## [EXERCISE MATERIALS]
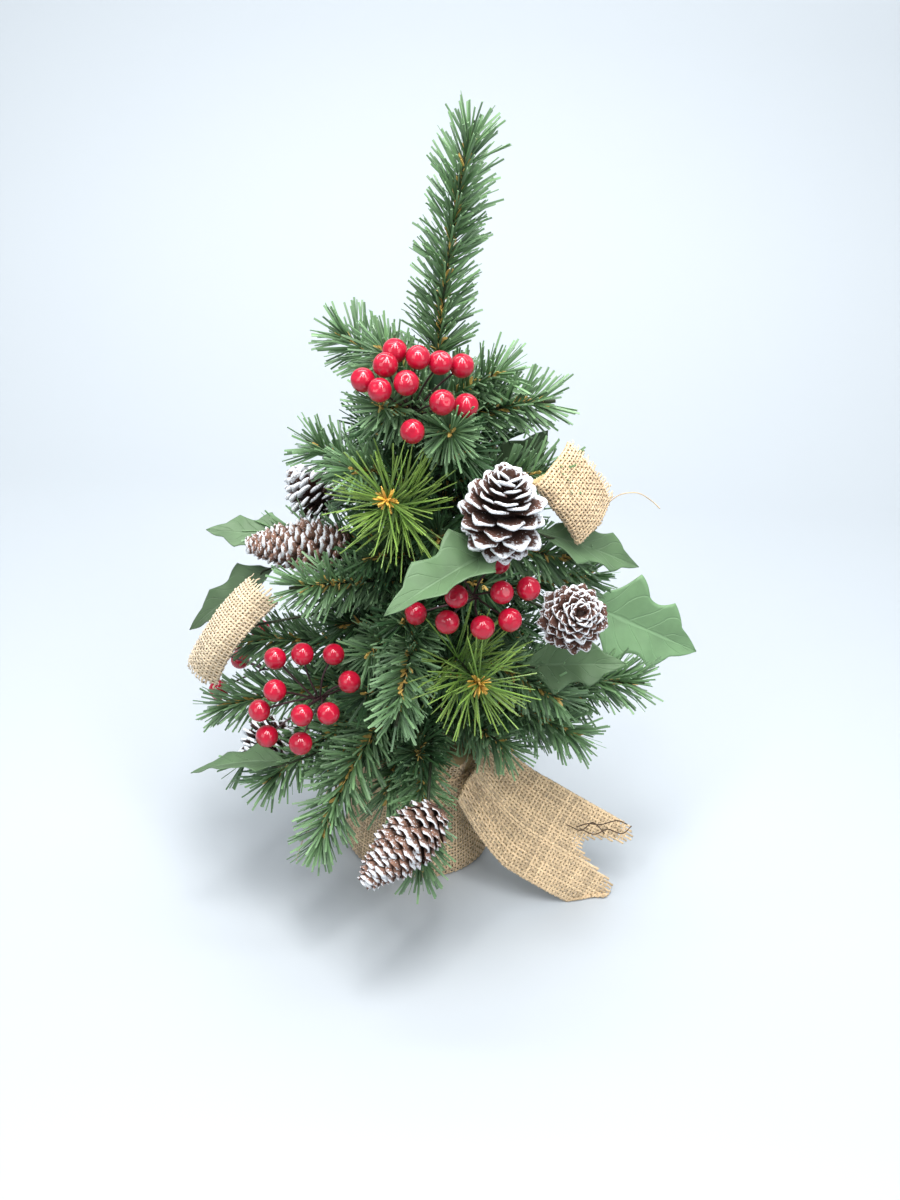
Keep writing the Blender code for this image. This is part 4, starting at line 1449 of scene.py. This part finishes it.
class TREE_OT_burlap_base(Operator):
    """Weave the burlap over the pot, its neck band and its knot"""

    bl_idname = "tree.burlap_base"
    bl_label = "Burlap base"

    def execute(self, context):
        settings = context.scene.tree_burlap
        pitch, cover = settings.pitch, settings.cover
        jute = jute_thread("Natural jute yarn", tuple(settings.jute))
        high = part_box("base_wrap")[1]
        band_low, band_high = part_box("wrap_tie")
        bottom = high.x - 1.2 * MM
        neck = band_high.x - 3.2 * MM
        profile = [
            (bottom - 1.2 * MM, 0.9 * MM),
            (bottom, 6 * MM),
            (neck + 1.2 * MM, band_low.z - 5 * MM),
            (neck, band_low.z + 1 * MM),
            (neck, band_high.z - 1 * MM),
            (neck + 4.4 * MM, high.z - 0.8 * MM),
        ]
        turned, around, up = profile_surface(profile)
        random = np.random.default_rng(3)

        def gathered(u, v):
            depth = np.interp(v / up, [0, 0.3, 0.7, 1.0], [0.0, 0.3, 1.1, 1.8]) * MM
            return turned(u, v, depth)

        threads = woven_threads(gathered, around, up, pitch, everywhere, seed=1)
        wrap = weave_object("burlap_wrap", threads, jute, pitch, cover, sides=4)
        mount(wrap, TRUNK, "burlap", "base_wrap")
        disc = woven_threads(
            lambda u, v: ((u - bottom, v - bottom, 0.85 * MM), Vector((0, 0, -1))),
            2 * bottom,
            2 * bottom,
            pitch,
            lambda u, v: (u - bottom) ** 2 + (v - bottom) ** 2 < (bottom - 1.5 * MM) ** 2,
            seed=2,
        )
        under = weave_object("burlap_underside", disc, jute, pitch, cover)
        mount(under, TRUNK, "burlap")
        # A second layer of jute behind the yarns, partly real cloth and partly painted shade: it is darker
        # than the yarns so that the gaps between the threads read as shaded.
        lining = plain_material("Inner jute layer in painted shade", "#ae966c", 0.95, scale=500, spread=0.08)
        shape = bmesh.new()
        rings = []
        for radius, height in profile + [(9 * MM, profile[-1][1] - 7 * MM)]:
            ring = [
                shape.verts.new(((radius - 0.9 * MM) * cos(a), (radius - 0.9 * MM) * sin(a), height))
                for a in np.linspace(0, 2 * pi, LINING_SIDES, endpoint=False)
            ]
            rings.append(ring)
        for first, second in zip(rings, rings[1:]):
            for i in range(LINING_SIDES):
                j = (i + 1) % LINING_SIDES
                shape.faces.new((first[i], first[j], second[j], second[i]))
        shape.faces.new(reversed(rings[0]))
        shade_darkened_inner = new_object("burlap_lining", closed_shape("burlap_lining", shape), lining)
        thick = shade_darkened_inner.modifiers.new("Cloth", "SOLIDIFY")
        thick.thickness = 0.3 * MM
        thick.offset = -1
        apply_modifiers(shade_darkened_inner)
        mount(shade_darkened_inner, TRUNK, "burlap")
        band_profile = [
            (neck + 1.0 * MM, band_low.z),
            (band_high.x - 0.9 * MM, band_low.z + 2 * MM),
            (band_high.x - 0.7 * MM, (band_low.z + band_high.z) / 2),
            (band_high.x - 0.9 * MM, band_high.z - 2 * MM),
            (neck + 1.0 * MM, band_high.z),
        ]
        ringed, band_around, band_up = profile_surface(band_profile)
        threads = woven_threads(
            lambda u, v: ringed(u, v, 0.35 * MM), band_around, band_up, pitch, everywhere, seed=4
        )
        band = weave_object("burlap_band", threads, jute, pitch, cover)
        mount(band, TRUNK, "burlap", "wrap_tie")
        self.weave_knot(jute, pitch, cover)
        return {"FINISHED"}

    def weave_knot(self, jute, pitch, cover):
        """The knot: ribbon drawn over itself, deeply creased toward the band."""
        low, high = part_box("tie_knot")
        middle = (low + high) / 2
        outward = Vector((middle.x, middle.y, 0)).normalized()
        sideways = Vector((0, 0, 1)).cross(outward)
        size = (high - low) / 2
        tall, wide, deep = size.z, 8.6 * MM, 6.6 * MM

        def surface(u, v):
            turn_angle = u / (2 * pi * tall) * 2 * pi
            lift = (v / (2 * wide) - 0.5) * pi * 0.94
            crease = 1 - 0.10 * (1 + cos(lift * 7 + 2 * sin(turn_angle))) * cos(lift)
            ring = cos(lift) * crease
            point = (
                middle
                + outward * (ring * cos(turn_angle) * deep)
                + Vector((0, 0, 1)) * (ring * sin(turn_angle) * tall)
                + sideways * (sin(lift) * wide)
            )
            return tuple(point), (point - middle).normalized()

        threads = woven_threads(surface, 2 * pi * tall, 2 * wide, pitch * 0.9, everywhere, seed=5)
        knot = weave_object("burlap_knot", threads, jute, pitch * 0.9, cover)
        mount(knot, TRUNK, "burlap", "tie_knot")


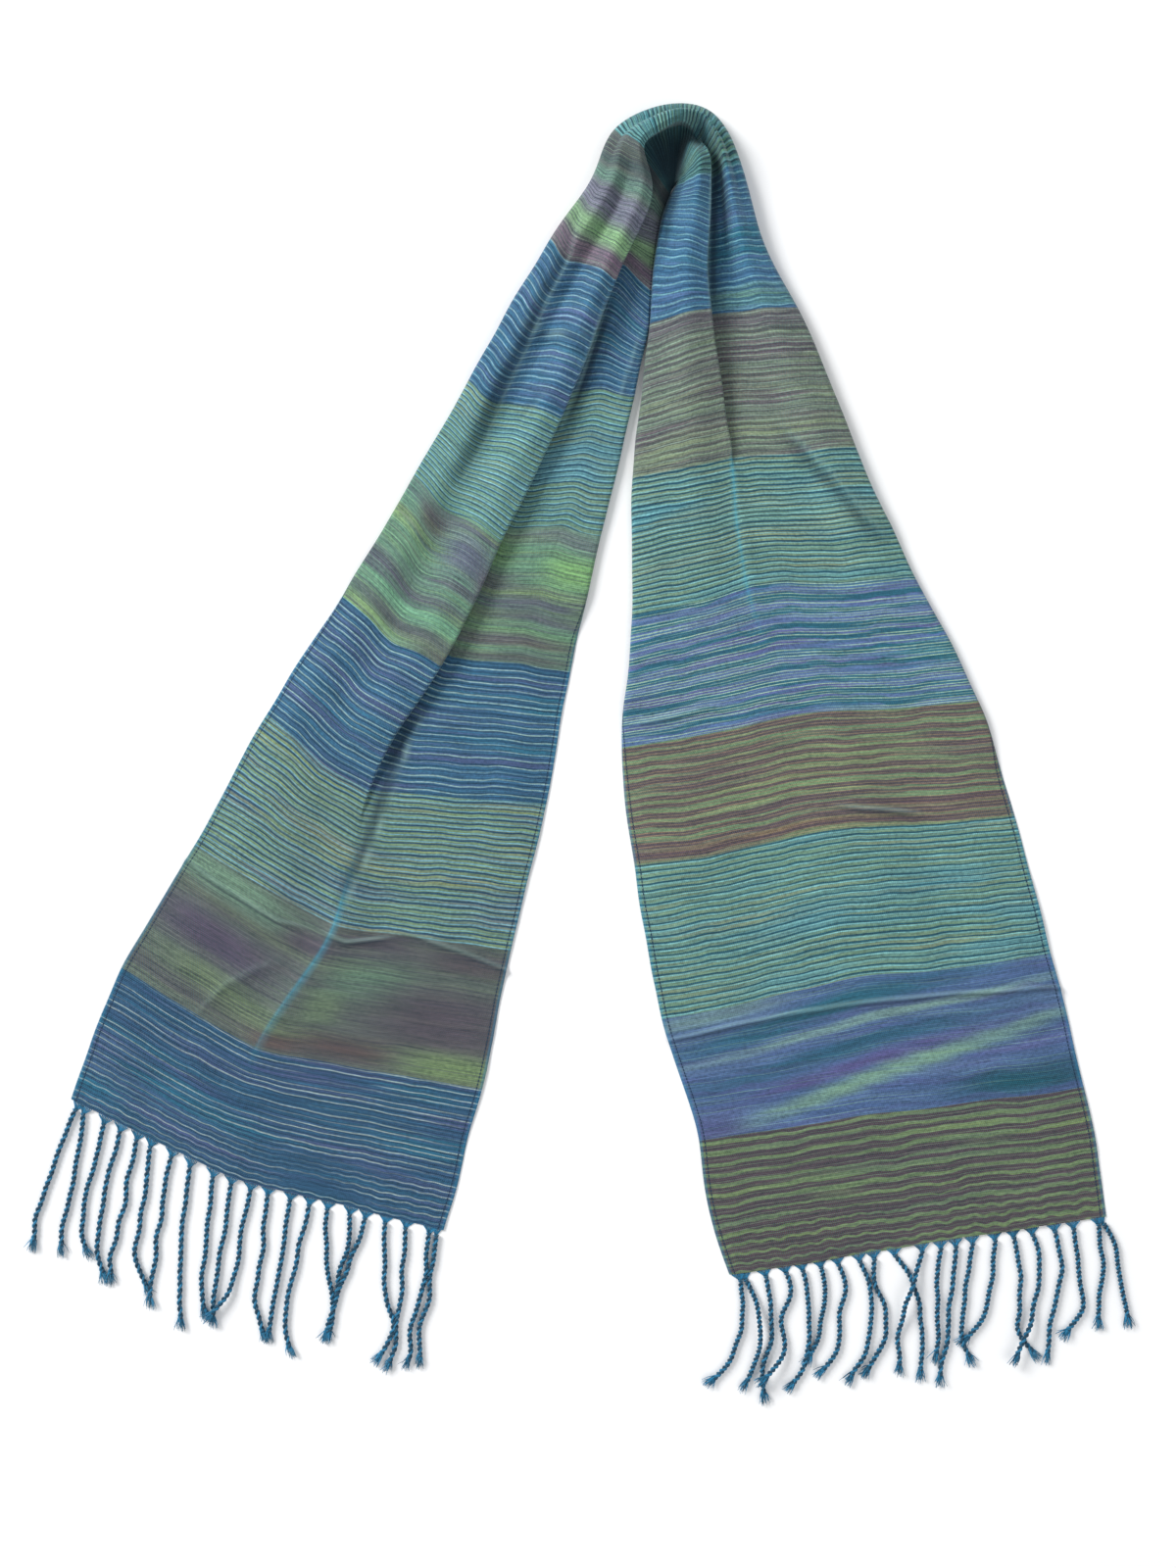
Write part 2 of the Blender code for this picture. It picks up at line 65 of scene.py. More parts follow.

## [EXERCISE DIRECTIONS]
Output the full listing without altering anything.

## [ANSWER IN FULL]
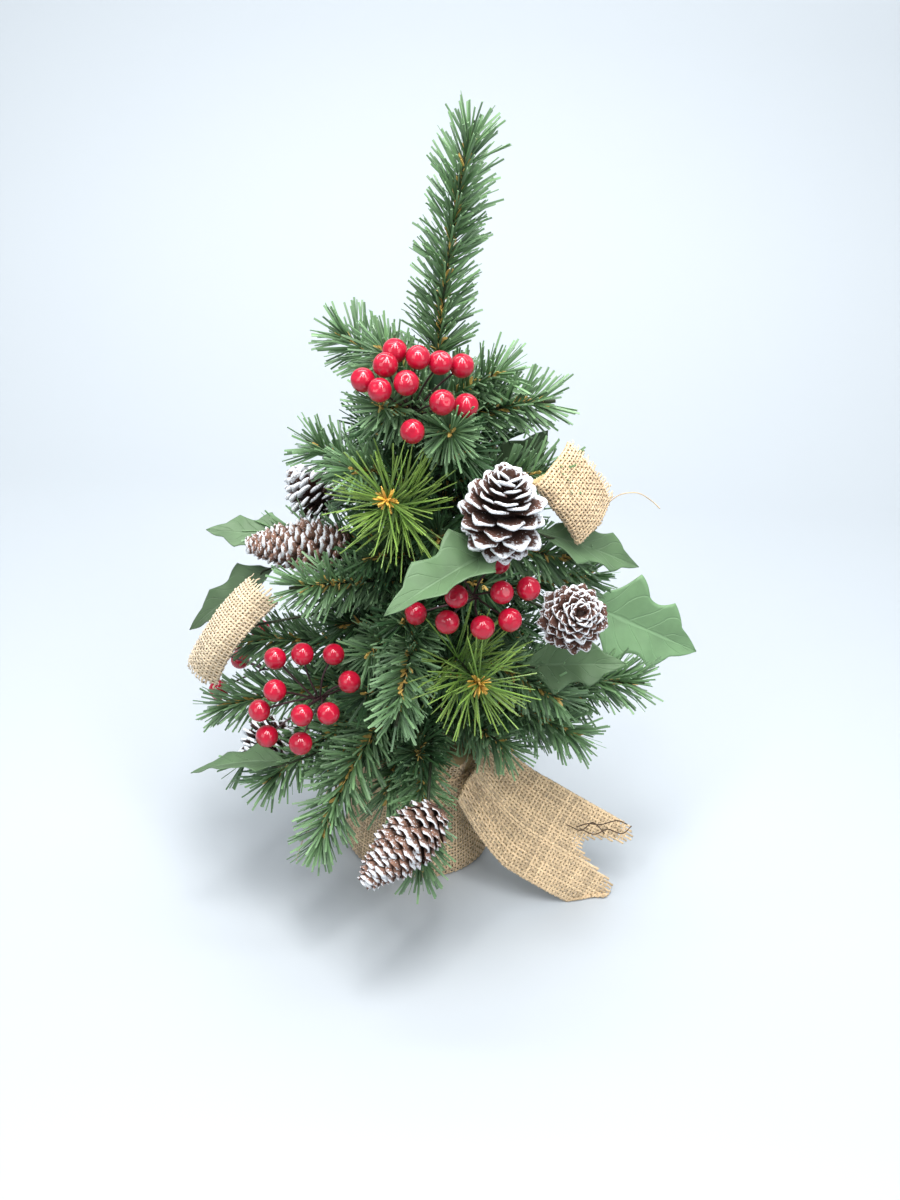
Keep writing the Blender code for this image. This is part 4, starting at line 1449 of scene.py. This part finishes it.
class TREE_OT_burlap_base(Operator):
    """Weave the burlap over the pot, its neck band and its knot"""

    bl_idname = "tree.burlap_base"
    bl_label = "Burlap base"

    def execute(self, context):
        settings = context.scene.tree_burlap
        pitch, cover = settings.pitch, settings.cover
        jute = jute_thread("Natural jute yarn", tuple(settings.jute))
        high = part_box("base_wrap")[1]
        band_low, band_high = part_box("wrap_tie")
        bottom = high.x - 1.2 * MM
        neck = band_high.x - 3.2 * MM
        profile = [
            (bottom - 1.2 * MM, 0.9 * MM),
            (bottom, 6 * MM),
            (neck + 1.2 * MM, band_low.z - 5 * MM),
            (neck, band_low.z + 1 * MM),
            (neck, band_high.z - 1 * MM),
            (neck + 4.4 * MM, high.z - 0.8 * MM),
        ]
        turned, around, up = profile_surface(profile)
        random = np.random.default_rng(3)

        def gathered(u, v):
            depth = np.interp(v / up, [0, 0.3, 0.7, 1.0], [0.0, 0.3, 1.1, 1.8]) * MM
            return turned(u, v, depth)

        threads = woven_threads(gathered, around, up, pitch, everywhere, seed=1)
        wrap = weave_object("burlap_wrap", threads, jute, pitch, cover, sides=4)
        mount(wrap, TRUNK, "burlap", "base_wrap")
        disc = woven_threads(
            lambda u, v: ((u - bottom, v - bottom, 0.85 * MM), Vector((0, 0, -1))),
            2 * bottom,
            2 * bottom,
            pitch,
            lambda u, v: (u - bottom) ** 2 + (v - bottom) ** 2 < (bottom - 1.5 * MM) ** 2,
            seed=2,
        )
        under = weave_object("burlap_underside", disc, jute, pitch, cover)
        mount(under, TRUNK, "burlap")
        # A second layer of jute behind the yarns, partly real cloth and partly painted shade: it is darker
        # than the yarns so that the gaps between the threads read as shaded.
        lining = plain_material("Inner jute layer in painted shade", "#ae966c", 0.95, scale=500, spread=0.08)
        shape = bmesh.new()
        rings = []
        for radius, height in profile + [(9 * MM, profile[-1][1] - 7 * MM)]:
            ring = [
                shape.verts.new(((radius - 0.9 * MM) * cos(a), (radius - 0.9 * MM) * sin(a), height))
                for a in np.linspace(0, 2 * pi, LINING_SIDES, endpoint=False)
            ]
            rings.append(ring)
        for first, second in zip(rings, rings[1:]):
            for i in range(LINING_SIDES):
                j = (i + 1) % LINING_SIDES
                shape.faces.new((first[i], first[j], second[j], second[i]))
        shape.faces.new(reversed(rings[0]))
        shade_darkened_inner = new_object("burlap_lining", closed_shape("burlap_lining", shape), lining)
        thick = shade_darkened_inner.modifiers.new("Cloth", "SOLIDIFY")
        thick.thickness = 0.3 * MM
        thick.offset = -1
        apply_modifiers(shade_darkened_inner)
        mount(shade_darkened_inner, TRUNK, "burlap")
        band_profile = [
            (neck + 1.0 * MM, band_low.z),
            (band_high.x - 0.9 * MM, band_low.z + 2 * MM),
            (band_high.x - 0.7 * MM, (band_low.z + band_high.z) / 2),
            (band_high.x - 0.9 * MM, band_high.z - 2 * MM),
            (neck + 1.0 * MM, band_high.z),
        ]
        ringed, band_around, band_up = profile_surface(band_profile)
        threads = woven_threads(
            lambda u, v: ringed(u, v, 0.35 * MM), band_around, band_up, pitch, everywhere, seed=4
        )
        band = weave_object("burlap_band", threads, jute, pitch, cover)
        mount(band, TRUNK, "burlap", "wrap_tie")
        self.weave_knot(jute, pitch, cover)
        return {"FINISHED"}

    def weave_knot(self, jute, pitch, cover):
        """The knot: ribbon drawn over itself, deeply creased toward the band."""
        low, high = part_box("tie_knot")
        middle = (low + high) / 2
        outward = Vector((middle.x, middle.y, 0)).normalized()
        sideways = Vector((0, 0, 1)).cross(outward)
        size = (high - low) / 2
        tall, wide, deep = size.z, 8.6 * MM, 6.6 * MM

        def surface(u, v):
            turn_angle = u / (2 * pi * tall) * 2 * pi
            lift = (v / (2 * wide) - 0.5) * pi * 0.94
            crease = 1 - 0.10 * (1 + cos(lift * 7 + 2 * sin(turn_angle))) * cos(lift)
            ring = cos(lift) * crease
            point = (
                middle
                + outward * (ring * cos(turn_angle) * deep)
                + Vector((0, 0, 1)) * (ring * sin(turn_angle) * tall)
                + sideways * (sin(lift) * wide)
            )
            return tuple(point), (point - middle).normalized()

        threads = woven_threads(surface, 2 * pi * tall, 2 * wide, pitch * 0.9, everywhere, seed=5)
        knot = weave_object("burlap_knot", threads, jute, pitch * 0.9, cover)
        mount(knot, TRUNK, "burlap", "tie_knot")


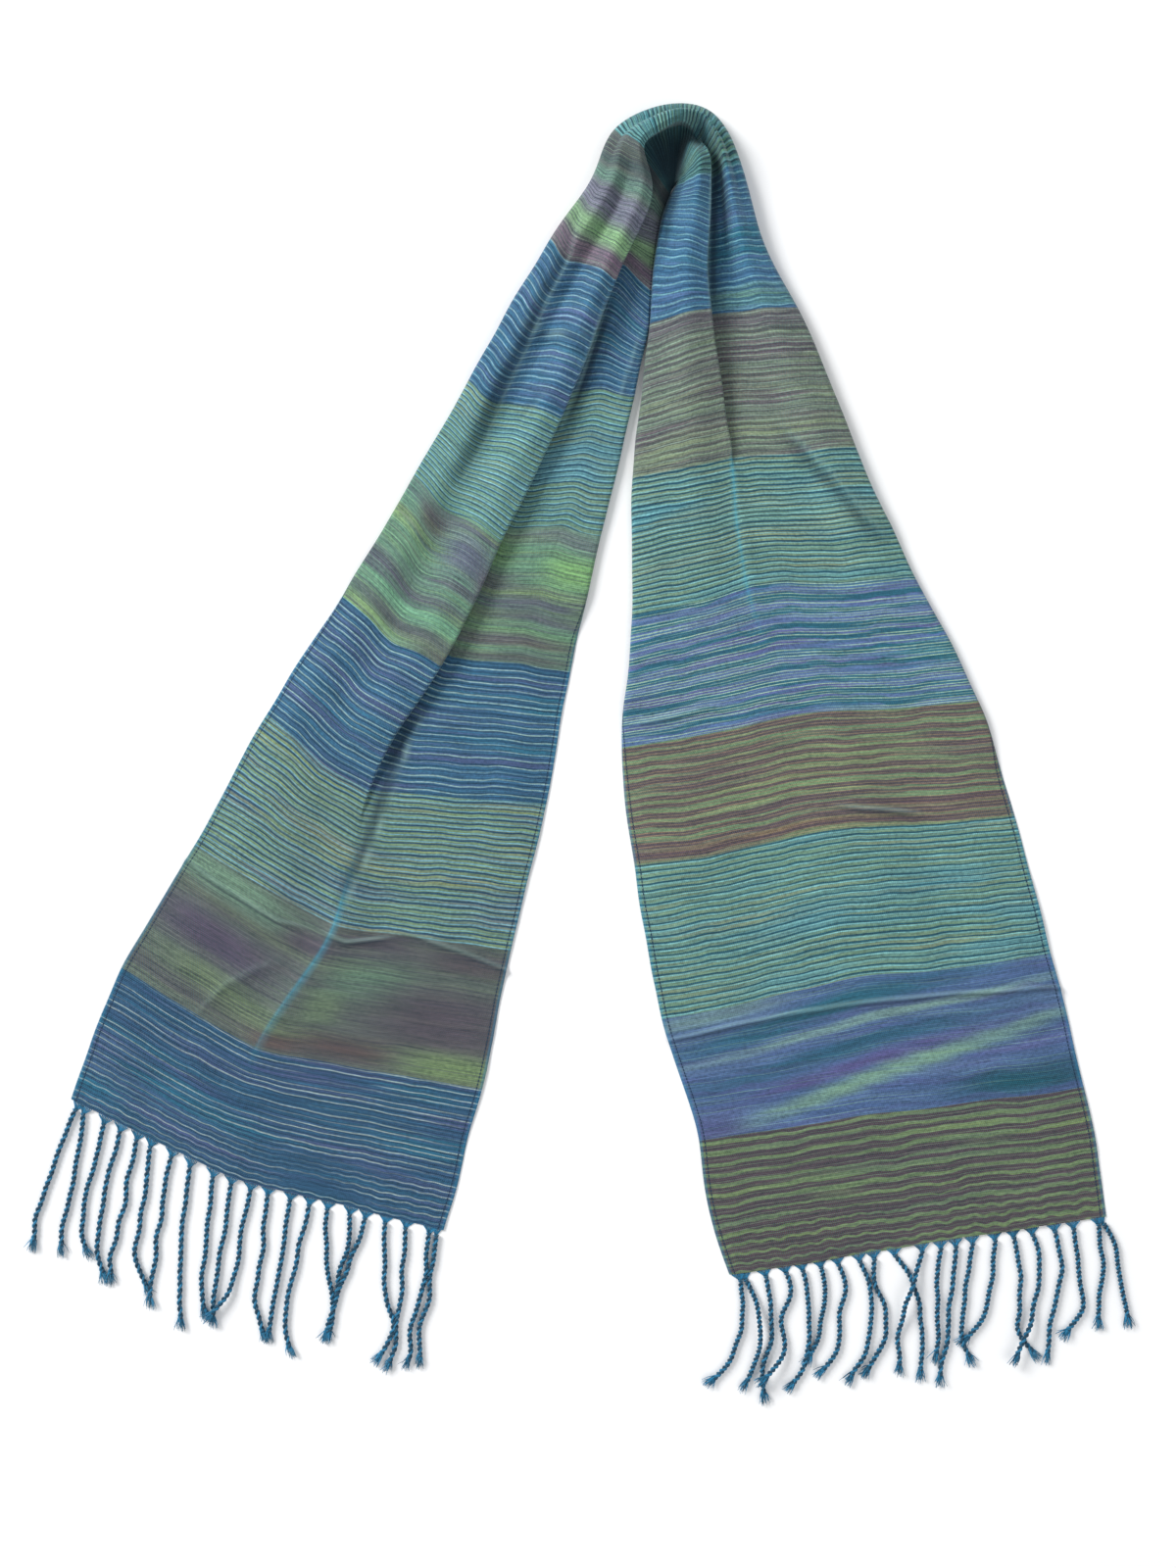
Write part 2 of the Blender code for this picture. It picks up at line 65 of scene.py. More parts follow.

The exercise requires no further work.